Don't skip the house wrap

Tyvek or equivalent housewrap must go on before any siding. The wrap stops bulk water that gets behind the siding from reaching the sheathing, while letting vapor diffuse outward. Skipping the wrap saves $200-400 in material and 1 day of labor; finding rotted sheathing 10 years later costs $5,000-15,000 to fix.
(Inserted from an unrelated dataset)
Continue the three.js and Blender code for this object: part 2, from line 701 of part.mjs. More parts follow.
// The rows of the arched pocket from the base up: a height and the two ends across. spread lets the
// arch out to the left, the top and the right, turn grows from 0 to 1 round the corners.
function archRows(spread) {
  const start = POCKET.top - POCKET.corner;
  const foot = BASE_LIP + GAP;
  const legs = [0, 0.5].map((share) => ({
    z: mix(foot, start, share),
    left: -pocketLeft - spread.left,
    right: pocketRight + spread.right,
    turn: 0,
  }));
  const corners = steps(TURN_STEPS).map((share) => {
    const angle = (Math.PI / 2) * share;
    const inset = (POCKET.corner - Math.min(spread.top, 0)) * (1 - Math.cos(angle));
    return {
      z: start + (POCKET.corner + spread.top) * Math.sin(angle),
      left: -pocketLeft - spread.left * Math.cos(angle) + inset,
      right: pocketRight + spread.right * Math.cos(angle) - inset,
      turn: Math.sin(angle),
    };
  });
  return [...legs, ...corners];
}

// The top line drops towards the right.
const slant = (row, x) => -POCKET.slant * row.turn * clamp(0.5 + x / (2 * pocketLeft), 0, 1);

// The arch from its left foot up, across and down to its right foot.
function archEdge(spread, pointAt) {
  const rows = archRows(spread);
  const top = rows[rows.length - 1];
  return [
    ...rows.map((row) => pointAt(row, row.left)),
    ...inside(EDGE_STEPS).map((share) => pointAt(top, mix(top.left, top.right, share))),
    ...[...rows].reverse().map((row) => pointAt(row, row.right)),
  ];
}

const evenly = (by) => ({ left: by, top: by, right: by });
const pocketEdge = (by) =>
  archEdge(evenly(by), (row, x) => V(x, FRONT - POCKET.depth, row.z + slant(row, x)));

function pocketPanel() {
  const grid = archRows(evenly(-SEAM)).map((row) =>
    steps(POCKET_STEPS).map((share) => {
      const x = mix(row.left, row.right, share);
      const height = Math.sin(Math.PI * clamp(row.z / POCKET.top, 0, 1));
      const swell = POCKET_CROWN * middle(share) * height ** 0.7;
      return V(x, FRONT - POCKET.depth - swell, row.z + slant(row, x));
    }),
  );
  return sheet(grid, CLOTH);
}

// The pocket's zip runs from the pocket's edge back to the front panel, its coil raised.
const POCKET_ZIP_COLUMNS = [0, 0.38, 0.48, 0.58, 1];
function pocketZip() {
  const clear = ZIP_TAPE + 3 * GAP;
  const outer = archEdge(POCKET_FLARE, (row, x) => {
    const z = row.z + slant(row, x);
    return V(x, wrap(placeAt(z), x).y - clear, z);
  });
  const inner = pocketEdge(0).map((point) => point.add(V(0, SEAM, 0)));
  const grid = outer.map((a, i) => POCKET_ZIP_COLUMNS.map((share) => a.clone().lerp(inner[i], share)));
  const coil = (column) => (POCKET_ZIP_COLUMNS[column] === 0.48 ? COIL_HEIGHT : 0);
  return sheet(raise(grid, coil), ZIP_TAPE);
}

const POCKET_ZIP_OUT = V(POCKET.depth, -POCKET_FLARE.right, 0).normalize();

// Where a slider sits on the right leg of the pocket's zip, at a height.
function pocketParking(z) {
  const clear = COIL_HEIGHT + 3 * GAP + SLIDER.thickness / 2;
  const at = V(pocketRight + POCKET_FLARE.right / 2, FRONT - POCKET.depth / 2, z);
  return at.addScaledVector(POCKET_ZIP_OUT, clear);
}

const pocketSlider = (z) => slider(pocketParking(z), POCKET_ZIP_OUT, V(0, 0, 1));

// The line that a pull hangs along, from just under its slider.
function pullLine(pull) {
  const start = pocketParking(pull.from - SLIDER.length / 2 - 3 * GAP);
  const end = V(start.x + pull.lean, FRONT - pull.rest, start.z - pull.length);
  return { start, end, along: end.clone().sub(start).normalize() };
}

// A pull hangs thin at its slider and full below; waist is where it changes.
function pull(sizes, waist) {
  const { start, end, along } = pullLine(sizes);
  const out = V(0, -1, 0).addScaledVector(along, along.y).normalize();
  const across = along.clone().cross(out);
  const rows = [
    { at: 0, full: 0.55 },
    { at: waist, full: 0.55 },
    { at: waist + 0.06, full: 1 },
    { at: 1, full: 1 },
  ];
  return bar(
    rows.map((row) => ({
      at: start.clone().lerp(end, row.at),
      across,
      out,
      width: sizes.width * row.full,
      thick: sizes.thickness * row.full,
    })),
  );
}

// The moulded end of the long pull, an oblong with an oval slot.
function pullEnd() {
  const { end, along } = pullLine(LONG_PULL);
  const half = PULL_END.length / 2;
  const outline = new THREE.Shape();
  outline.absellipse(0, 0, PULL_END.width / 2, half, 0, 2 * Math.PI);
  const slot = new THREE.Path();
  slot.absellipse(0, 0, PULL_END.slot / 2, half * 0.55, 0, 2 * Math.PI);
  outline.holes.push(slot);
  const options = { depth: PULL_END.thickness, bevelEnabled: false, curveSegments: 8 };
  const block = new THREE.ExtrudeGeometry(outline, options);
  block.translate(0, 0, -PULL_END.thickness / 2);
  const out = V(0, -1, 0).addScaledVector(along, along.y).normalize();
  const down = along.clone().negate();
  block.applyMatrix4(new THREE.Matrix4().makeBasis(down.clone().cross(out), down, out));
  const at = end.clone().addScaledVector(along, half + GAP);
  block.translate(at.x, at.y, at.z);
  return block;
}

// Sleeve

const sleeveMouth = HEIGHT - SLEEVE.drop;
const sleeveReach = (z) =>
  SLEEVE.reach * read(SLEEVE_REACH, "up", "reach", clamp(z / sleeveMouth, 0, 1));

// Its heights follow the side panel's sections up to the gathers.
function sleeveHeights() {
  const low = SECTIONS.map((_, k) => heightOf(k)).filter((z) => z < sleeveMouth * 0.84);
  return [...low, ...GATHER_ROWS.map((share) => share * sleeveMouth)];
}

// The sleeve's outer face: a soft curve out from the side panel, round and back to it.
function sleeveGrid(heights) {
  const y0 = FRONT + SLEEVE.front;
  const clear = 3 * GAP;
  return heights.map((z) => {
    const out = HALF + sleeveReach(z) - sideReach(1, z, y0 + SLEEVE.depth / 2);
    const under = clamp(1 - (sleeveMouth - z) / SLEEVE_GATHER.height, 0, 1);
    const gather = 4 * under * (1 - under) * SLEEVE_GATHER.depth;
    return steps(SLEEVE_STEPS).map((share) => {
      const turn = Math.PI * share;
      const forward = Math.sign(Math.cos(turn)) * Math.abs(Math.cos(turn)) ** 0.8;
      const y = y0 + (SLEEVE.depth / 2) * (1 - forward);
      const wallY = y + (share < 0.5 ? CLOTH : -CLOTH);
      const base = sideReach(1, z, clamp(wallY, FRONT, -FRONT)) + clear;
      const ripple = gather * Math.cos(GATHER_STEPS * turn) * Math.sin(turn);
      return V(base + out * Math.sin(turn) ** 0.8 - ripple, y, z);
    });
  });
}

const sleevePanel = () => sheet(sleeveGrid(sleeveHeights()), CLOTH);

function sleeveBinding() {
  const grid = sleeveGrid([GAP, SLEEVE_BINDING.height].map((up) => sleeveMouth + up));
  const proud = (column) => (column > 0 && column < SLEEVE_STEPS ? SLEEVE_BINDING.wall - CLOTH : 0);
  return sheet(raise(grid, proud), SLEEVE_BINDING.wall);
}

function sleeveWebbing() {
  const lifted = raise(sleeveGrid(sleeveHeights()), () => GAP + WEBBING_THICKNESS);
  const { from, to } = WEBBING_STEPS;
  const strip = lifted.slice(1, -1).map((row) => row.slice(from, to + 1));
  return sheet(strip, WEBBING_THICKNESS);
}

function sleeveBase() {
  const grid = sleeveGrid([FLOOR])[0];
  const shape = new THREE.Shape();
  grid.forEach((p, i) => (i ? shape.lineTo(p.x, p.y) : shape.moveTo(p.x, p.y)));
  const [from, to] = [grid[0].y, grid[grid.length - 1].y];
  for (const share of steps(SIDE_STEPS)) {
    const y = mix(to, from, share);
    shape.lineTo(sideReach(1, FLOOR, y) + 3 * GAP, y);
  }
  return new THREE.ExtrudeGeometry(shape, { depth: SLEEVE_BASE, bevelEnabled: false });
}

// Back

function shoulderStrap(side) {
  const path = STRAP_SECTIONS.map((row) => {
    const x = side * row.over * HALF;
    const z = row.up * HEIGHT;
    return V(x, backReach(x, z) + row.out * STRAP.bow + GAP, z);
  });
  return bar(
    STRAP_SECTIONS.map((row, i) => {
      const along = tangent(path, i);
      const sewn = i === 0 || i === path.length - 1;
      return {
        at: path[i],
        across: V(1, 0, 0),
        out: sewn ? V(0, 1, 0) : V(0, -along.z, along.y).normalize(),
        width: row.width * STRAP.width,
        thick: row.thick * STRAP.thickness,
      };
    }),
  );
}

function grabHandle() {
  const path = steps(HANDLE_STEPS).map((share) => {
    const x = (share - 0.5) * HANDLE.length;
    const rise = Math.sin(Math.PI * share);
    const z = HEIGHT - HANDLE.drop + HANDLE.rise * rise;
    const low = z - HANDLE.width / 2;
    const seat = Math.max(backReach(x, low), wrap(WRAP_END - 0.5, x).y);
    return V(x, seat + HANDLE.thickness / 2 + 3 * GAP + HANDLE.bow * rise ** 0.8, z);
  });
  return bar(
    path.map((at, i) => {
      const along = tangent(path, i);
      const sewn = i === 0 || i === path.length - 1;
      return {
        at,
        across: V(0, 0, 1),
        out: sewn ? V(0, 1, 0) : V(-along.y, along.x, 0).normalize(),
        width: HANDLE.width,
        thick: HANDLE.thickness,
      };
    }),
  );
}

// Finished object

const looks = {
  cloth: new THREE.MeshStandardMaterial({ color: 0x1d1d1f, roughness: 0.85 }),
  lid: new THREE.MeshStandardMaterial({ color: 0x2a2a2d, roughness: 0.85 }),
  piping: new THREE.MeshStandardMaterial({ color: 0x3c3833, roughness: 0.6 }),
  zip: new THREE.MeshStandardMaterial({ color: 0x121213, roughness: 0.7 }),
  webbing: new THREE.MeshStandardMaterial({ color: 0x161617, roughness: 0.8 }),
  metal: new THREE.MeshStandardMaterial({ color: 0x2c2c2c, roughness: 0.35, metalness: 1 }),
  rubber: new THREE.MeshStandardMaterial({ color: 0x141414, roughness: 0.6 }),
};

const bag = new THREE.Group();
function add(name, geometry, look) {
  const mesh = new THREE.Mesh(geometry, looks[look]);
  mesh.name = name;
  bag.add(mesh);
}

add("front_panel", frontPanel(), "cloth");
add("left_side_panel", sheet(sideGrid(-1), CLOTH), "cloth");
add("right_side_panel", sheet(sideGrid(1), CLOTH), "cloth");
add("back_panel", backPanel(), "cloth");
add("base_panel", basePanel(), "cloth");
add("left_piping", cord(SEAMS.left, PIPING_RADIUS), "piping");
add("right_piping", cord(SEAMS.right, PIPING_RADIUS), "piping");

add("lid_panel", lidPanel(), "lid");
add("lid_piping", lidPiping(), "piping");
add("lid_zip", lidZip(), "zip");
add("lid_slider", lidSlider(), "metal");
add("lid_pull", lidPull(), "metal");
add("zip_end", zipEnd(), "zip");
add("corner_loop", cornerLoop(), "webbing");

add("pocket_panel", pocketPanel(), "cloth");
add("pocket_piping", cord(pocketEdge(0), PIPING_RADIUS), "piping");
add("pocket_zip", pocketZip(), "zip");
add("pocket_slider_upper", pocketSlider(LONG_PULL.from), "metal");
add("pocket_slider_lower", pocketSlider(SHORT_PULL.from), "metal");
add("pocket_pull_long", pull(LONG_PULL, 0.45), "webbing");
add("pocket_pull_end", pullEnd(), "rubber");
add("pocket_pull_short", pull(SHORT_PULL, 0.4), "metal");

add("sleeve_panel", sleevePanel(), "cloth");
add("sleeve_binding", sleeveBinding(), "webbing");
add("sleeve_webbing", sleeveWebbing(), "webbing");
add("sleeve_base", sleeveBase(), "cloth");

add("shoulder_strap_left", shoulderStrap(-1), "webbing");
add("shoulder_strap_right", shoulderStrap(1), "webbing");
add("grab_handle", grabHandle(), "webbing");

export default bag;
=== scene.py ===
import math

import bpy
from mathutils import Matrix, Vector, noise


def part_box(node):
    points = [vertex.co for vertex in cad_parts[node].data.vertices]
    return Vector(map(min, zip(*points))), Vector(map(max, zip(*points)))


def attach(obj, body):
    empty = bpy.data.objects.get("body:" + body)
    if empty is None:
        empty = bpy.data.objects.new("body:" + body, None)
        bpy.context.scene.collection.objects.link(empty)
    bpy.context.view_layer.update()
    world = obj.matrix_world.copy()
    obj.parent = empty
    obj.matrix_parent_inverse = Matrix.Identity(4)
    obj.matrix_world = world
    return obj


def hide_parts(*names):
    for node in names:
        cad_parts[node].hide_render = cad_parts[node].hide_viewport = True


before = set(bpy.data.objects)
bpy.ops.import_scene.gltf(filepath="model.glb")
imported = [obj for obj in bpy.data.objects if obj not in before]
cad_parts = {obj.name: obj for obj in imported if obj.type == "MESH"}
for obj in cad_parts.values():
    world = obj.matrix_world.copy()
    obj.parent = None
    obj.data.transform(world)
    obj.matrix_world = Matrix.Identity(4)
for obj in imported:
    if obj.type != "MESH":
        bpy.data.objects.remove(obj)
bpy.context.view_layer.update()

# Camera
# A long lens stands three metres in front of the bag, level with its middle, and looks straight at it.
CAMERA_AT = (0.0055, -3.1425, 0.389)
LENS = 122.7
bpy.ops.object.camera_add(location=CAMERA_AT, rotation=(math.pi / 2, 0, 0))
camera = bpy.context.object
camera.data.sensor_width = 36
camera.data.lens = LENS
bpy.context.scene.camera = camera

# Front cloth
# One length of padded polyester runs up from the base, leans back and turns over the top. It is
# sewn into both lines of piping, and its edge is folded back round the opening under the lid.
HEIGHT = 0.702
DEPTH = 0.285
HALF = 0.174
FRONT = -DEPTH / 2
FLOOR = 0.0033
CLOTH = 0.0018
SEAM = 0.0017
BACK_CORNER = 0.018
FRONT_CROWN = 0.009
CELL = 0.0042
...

Always install house wrap, always lap the edges 6-12 inches, and always tape the seams.

Siding cost per square foot

2026 installed prices: vinyl $4.50-8.20, engineered wood $3-8, aluminum $5.60-10.30, fiber cement $6-12, wood lap $8-15, stucco $8-15, brick veneer $10-20, stone veneer $15-30. The lower end is contractor pricing for production work in low-cost regions; upper end is urban markets with premium contractors.

For a 2,000 sq ft 1-story house with 2,000 sq ft of wall area: vinyl $9,000-16,000, fiber cement $12,000-24,000, brick $20,000-40,000. DIY drops material-only cost to about $1.50-4 per sq ft for vinyl, $3-7 for fiber cement, but adds 80-150 hours of work plus tool rental.
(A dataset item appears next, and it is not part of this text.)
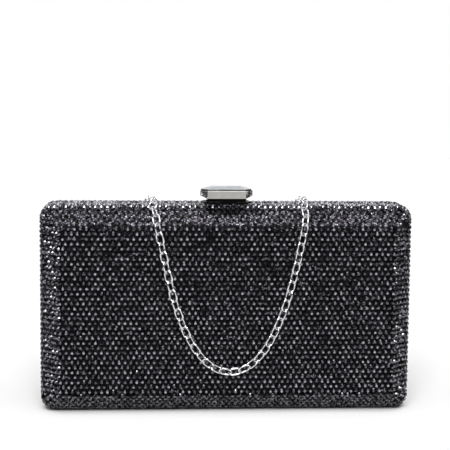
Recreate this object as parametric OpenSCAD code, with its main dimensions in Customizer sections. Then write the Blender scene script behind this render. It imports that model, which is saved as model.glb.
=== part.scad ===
// Crystal evening bag: a hard two-part box clutch that opens on two hinges
// under its base, with a jewelled push clasp on top and a short hand chain.
// Frame: X is the width, -Y is the front, Z is up. The origin is the middle
// of the base, in the seam plane between the two halves. Millimetres.

/* [Bag] */
// Width of the bag
bag_w = 200; // [190:1:220]
// Height of the bag without its clasp
bag_h = 112; // [110:1:120]
// Depth of the closed bag from front to back
bag_d = 45; // [45:0.5:48]
// Corner radius of the outline
corner_r = 7.5; // [6.5:0.5:9]
// Width and depth of the slanted edge round each panel
bevel = 10; // [9.5:0.1:10]

/* [Layers] */
// Thickness of the layer of set crystals
stone_t = 1.7; // [1.5:0.1:1.7]
// Thickness of the moulded shell
shell_t = 2; // [1.8:0.1:2]
// Thickness of the lining
lining_t = 0.8; // [0.6:0.1:0.8]
// Free gap between the two frames when the bag is shut
seam_gap = 0.3; // [0.3:0.1:0.4]

/* [Hinges] */
// Distance of each hinge from the middle
hinge_x = 55; // [45:1:65]
// Length of each hinge
hinge_l = 18; // [15:0.5:22]
// Radius of the hinge pins
pin_r = 0.75; // [0.6:0.05:0.8]
// Largest opening angle in degrees
open_angle = 60; // [40:1:60]

/* [Clasp] */
// Width of the clasp head
head_w = 28.4; // [26:0.2:30]
// Depth of the clasp head
head_d = 13; // [12.6:0.2:14]
// Height of the bezel's side
head_h = 4.4; // [4:0.1:5]
// Height of the cut stone above the bezel
crown_h = 2.5; // [2:0.1:3]
// Travel of the clasp when it is pressed
press = 1.5; // [1.4:0.1:1.5]

/* [Chain] */
// Outer width of one link
link_w = 5.2; // [5:0.1:5.2]
// Thickness of the link wire
link_wire = 1; // [0.9:0.05:1]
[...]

Siding installation basics

Vinyl installation order: starter strip, corner posts, window/door J-channel, then siding from bottom to top. Each row snaps onto the locking flange of the row below and nails through the slotted nail hem at the top. Nail in the center of every slot, leave 1/32 inch loose between nail head and siding to allow thermal expansion. Vinyl walks across the wall at 1/4 inch per 100 °F temperature swing — force-nailing locks the panels and causes summer buckling.
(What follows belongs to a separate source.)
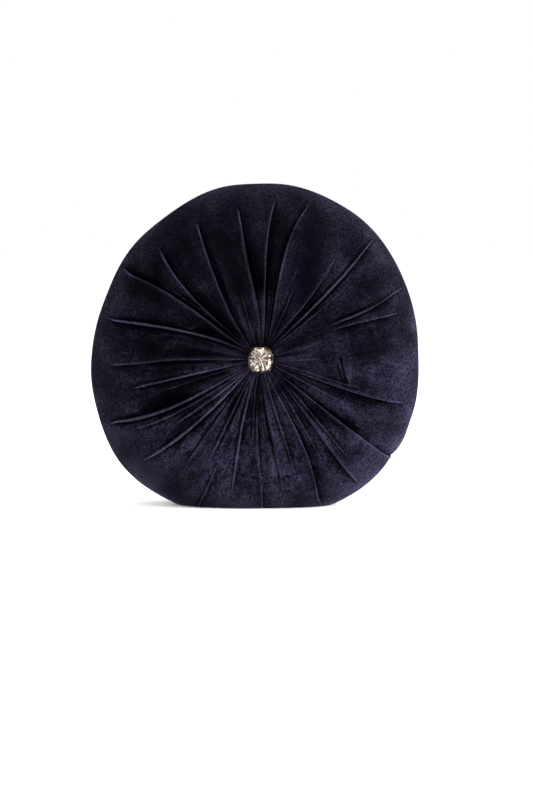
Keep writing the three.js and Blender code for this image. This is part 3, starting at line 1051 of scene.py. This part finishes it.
def calico_material():
    """Plain weave of unbleached cotton."""
    n = Nodes("calico_weave")
    weave = n.times(n.bands("X", 320, 0.6), n.bands("Z", 320, 0.6))
    slub = n.noise(60, 2, 0.6)
    tone = n.plus(n.times(weave, 0.5), n.times(slub, 0.5))
    colour = n.ramp(tone, (0.2, (0.50, 0.46, 0.37)), (0.8, (0.72, 0.68, 0.58)))
    n.join(colour, n.shader.inputs["Base Color"])
    n.shader.inputs["Roughness"].default_value = 0.9
    n.bump(weave, 0.5, 0.0003)
    return n.material


def fibre_material():
    """Clumps of white hollow fibre."""
    n = Nodes("fibre_clumps")
    clumps = n.noise(70, 5, 0.7, 1.5)
    n.join(n.ramp(clumps, (0.3, grey(0.62)), (0.7, grey(0.86))), n.shader.inputs["Base Color"])
    n.shader.inputs["Roughness"].default_value = 0.95
    n.bump(clumps, 0.8, 0.002)
    return n.material


def steel_material():
    """Stamped steel with fine brush lines."""
    n = Nodes("button_steel")
    lines = n.noise(600, 4, 0.7, 0.4)
    n.join(n.ramp(lines, (0.3, grey(0.45)), (0.7, grey(0.62))), n.shader.inputs["Base Color"])
    n.join(n.ramp(lines, (0.3, grey(0.22)), (0.7, grey(0.38))), n.shader.inputs["Roughness"])
    n.shader.inputs["Metallic"].default_value = 1.0
    n.bump(lines, 0.15, 0.0001)
    return n.material


def wear(obj, material):
    obj.data.materials.clear()
    obj.data.materials.append(material)


# ---- stage, lights ---------------------------------

FLOOR_RADIUS = 9
LAMP_AIM = Vector((0, 0, 0.2))


def make_floor():
    """A plain pale disc far wider than the view."""
    mesh = bpy.data.meshes.new("floor")
    turn = round_turn(96)
    points = FLOOR_RADIUS * np.stack([np.cos(turn), np.sin(turn), 0 * turn], axis=-1)
    mesh.from_pydata(points.tolist(), [], [tuple(range(len(turn)))])
    floor = add_object("floor", mesh)
    n = Nodes("pale_floor")
    grain = n.noise(30, 2, 0.5)
    n.join(n.ramp(grain, (0.3, grey(0.93)), (0.7, grey(0.95))), n.shader.inputs["Base Color"])
    n.shader.inputs["Roughness"].default_value = 0.8
    n.shader.inputs["Emission Color"].default_value = (1, 1, 1, 1)
    n.shader.inputs["Emission Strength"].default_value = 0.12
    wear(floor, n.material)


def area_light(name, place, size, power, colour=(1, 1, 1)):
    data = bpy.data.lights.new(name, "AREA")
    data.shape = "RECTANGLE"
    data.size, data.size_y = size
    data.energy = power
    data.color = colour
    lamp = add_object(name, data)
    lamp.location = place
    lamp.rotation_euler = (Vector(place) - LAMP_AIM).to_track_quat("Z", "Y").to_euler()


def make_lights():
    """A white room with soft lamps at the sides and above, as in a product studio."""
    world = bpy.data.worlds.new("studio")
    world.use_nodes = True
    world.node_tree.nodes["Background"].inputs["Color"].default_value = (1, 1, 1, 1)
    world.node_tree.nodes["Background"].inputs["Strength"].default_value = 1.0
    bpy.context.scene.world = world
    area_light("key_right", (2.3, -0.8, 0.9), (0.8, 1.2), 100)
    area_light("back_right", (1.6, 1.0, 0.6), (0.8, 1.2), 40)
    area_light("left_soft", (-2.2, 0.3, 1.0), (1.0, 1.4), 32)
    area_light("warm_top", (-0.3, -1.1, 2.2), (1.2, 1.2), 14, colour=(1.0, 0.95, 0.80))
    bpy.context.scene.view_settings.view_transform = "Standard"


# ---- build -----------------------------------------

velvet = velvet_material()
wear(make_cover(), velvet)
wear(make_back_button(), velvet)
wear(make_crystal(), crystal_material())

calico = calico_material()
wear(make_pad_panel("calico_front_panel", "pad_front_panel", 0.0, 2.0), calico)
wear(make_pad_panel("calico_back_panel", "pad_back_panel", 2.0, 4.0), calico)
wear(make_fill(), fibre_material())

navy_thread = thread_material("navy_thread", (0.004, 0.003, 0.010), (0.02, 0.017, 0.045), 500)
wear(make_side_seam(), navy_thread)
for node in ("front_gather_thread", "back_gather_thread"):
    wear(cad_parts[node], navy_thread)

twine = thread_material("natural_twine", (0.42, 0.37, 0.27), (0.68, 0.63, 0.52), 350)
wear(make_rim_seam(), twine)
wear(make_closing_stitches(), twine)
wear(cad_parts["tufting_twine"], twine)

steel = steel_material()
for node in ("crystal_back_plate", "crystal_wire_loop", "back_button_dome", "back_button_plate",
             "back_button_wire_loop"):
    wear(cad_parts[node], steel)

make_floor()
make_lights()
Fiber cement installation uses face-nailing (visible nails) or blind-nailing (hidden behind the next course's lap). Nail length must hit framing through the sheathing: typically 2-2.5 inch 11-gauge galvanized. Cuts require carbide-tipped blade and HEPA vacuum or wet cutting for silica dust control. Pre-prime any cut edges before installation. Painting follows install, two coats minimum, factory-applied paint warranty typically requires top coat within 90 days of install.

Tip

For vinyl, buy one extra box per project even after the waste factor. Vinyl colors fade slightly over time and matching a 5-year-old color from new stock often fails. Stashing one box in the garage means you can patch storm damage years later with material that ages identically.

FAQ

One square equals 100 square feet of siding coverage. The industry uses squares as the standard unit for ordering, quoting, and pricing. A typical 2,000 sq ft house has about 25-30 squares of siding (including waste). Vinyl sells per box that covers a fraction of a square; fiber cement sells per piece sized to cover specific square fractions.
Floor area does not equal siding area. A 2,000 sq ft single-story ranch with 8 ft walls and basic gables has roughly 1,800-2,200 sq ft of siding. A 2,000 sq ft two-story has roughly 2,400-2,800 sq ft (more wall, same footprint). With 12% waste, that's 27-31 squares. Measure your actual perimeter and wall height for an accurate estimate.
Vinyl siding at $4.50-8.20 per sq ft installed is the cheapest mass-market option in 2026. Engineered wood (LP Smartside) competes at $3-8/sq ft for primed product. Aluminum sits slightly higher at $5.60-10.30. Fiber cement runs $6-12 but offers 50+ year lifespan that brings annualized cost down. Brick and stone veneer are most expensive upfront but last 100+ years.
Vinyl: 10% for simple rectangles, 15% for complex layouts with dormers and corners. Fiber cement: 12% baseline because the brittle material breaks more during cutting. Wood lap: 12-15% to allow for splitting and grade selection. Brick / stone: 10% for breakage. Stucco: 10% counted as material; labor is the bigger cost driver.
Yes, but use realistic deductions. Average residential window is 15 sq ft (3×5 ft frame). Standard door is 21 sq ft (3×7 ft). Don't deduct tiny openings under 6 sq ft because the cuts and trim waste around them offset the area. Large patio doors and picture windows should be measured individually rather than using averages.
Four trim types: starter strip (one continuous run at the bottom of every wall), corner posts (vertical at every outside corner, J-channel at inside corners), J-channel (around every window and door, plus at the top of every wall), and finishing trim (a small cap that hides the top of the last course). Total trim runs $0.60-1.50 per linear foot.
Vinyl is PVC, snaps together loosely to allow thermal expansion, paint-baked color (no maintenance painting), $4-8/sq ft. Fiber cement (James Hardie is the brand) is portland cement + cellulose fibers, screwed or nailed solidly, must be painted every 10-15 years, $6-12/sq ft. Fiber cement lasts 50+ years vs vinyl 20-40, handles fire and impact better, and accepts paint colors vinyl cannot match.
Vinyl is the most DIY-friendly — lightweight, no cutting dust, basic hand tools work. Plan 80-120 hours for a 2,000 sq ft house with a partner. Fiber cement requires special blades and dust collection (silica hazard from cutting cement); DIY is possible but harder. Brick and stucco are professional-only because of skill and equipment requirements. Even with DIY, plan to spend $500-1,500 on tool rental and a few specialty items like a snap-lock punch and unlocking tool.